Secure Coding Practices in Python
Many vulnerabilities can be prevented by adopting secure habits during the coding process itself.
Best Practice 1: Validate All Input
As mentioned before, never trust user input. This applies to data coming from web forms, API clients, files, and even other systems within your infrastructure. Input validation ensures that data conforms to the expected format, type, length, and range before it is processed.
Using a data validation library like Pydantic is highly recommended. It allows you to define data models with type hints, and it will automatically parse, validate, and provide clear errors for incoming data.
Example with Pydantic:
from pydantic import BaseModel, EmailStr, constr
class UserRegistration(BaseModel):
email: EmailStr # Validates for a proper email format
username: constr(min_length=3, max_length=50) # Constrains string length
age: int
try:
# Data from an API request
raw_data = {'email': 'test@example.com', 'username': 'usr', 'age': 25}
user = UserRegistration(**raw_data)
print("Validation successful!")
except ValueError as e:
print(f"Validation failed: {e}")
Best Practice 2: Avoid Insecure Deserialization
Deserialization is the process of converting a data stream (like a string or bytes) back into an object. Python's `pickle` module is notoriously insecure because it can be manipulated to execute arbitrary code when deserializing a maliciously crafted payload. Never unpickle data from an untrusted or unauthenticated source.
The Solution: Use a Safe Serialization Format
For data interchange, prefer safer, human-readable formats like JSON. JSON only supports simple data types (strings, numbers, booleans, lists, dictionaries), so it cannot be used to execute code. If you need to serialize complex Python objects, you must ensure the source is trusted or use a more secure serialization library designed with security in mind.
Best Practice 3: Handle File Uploads and Paths Safely
Allowing users to upload files or control file paths can lead to two major vulnerabilities:
- Unrestricted File Upload: An attacker could upload an executable file (e.g., a `.php` or `.sh` script) to your server and then execute it, leading to a full compromise.
- Path Traversal: An attacker could provide input like `../../etc/passwd` to try and read or write files outside of the intended directory.
The Solution:
- Validate File Types and Names: Use a whitelist of allowed file extensions and MIME types. Never rely on the `Content-Type` header alone, as it can be spoofed.
- Sanitize Filenames: Strip directory separators (`/`, `\`) and special characters (`..`) from user-provided filenames. A good practice is to generate a new, random filename for the stored file.
- Store Uploads Outside the Web Root: Store uploaded files in a directory that is not directly served by the web server. Access them via a script that checks for authentication and authorization first.
- Use `os.path.basename` and secure path joining: When working with user-provided filenames, use functions that prevent traversal.
Tooling for a Secure Development Lifecycle
Manually checking for every potential vulnerability is impossible. Integrating automated security tools into your development workflow is essential for building secure applications at scale.

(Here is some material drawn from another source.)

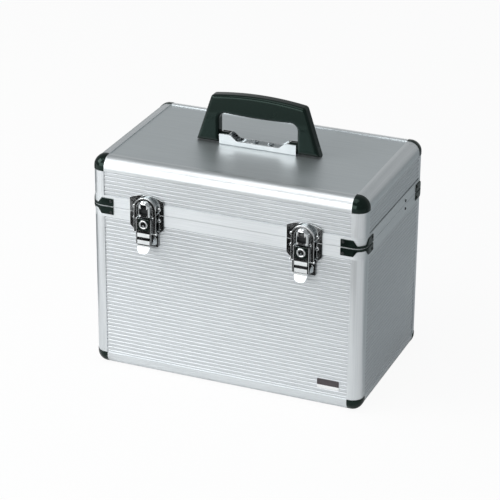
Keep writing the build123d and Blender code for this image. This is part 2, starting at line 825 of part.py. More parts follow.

Static Application Security Testing (SAST)
SAST tools, also known as "white-box" testing, analyze your source code without running it to find potential security flaws. They are excellent for catching common mistakes early in the development process.
For Python, the leading open-source SAST tool is Bandit. It works by parsing your code into an Abstract Syntax Tree (AST) and running plugins against it to find common security issues.
Example Usage:
# Install bandit
$ pip install bandit
# Run it against your project folder
$ bandit -r your_project/
Integrate Bandit into your CI pipeline to scan every commit or pull request automatically.
Dynamic Application Security Testing (DAST)
DAST tools, or "black-box" testing, analyze your application while it is running. They don't have access to the source code; instead, they probe the application from the outside, just as an attacker would, to find vulnerabilities like XSS, SQLi, and security misconfigurations.
A popular and powerful open-source DAST tool is the OWASP Zed Attack Proxy (ZAP). It can be used to passively scan traffic or actively attack your application to find flaws.
Interactive Application Security Testing (IAST)
IAST is a newer category of tooling that combines elements of SAST and DAST. It uses instrumentation to monitor an application from within while it runs, allowing it to detect how user input flows through the code and identify vulnerabilities with high accuracy and low false positives.
Conclusion: Building a Culture of Security
Writing secure Python code is not about memorizing a checklist of vulnerabilities. It's about cultivating a mindset where security is a primary consideration at every stage of development. It's an ongoing process of learning, applying best practices, and leveraging automation to build resilient and trustworthy applications.
Let's recap the key takeaways for your global development team:
- Secure Your Supply Chain: Use lock files, regularly scan your dependencies, and pin versions to prevent vulnerabilities from third-party packages.
- Prevent Injection: Always treat user input as untrusted data. Use parameterized queries, safe subprocess calls, and context-aware auto-escaping provided by modern frameworks.
- Protect Data: Use strong, salted password hashing. Externalize secrets using environment variables or a secrets manager. Validate and sanitize all data entering your system.
- Adopt Secure Habits: Avoid dangerous modules like `pickle` with untrusted data, handle file paths carefully, and validate every input.
- Automate Security: Integrate SAST and DAST tools like Bandit and OWASP ZAP into your CI/CD pipeline to catch vulnerabilities before they reach production.
By embedding these principles into your workflow, you move from a reactive security posture to a proactive one. You build applications that are not just functional and efficient, but also robust and secure, earning the trust of your users across the globe.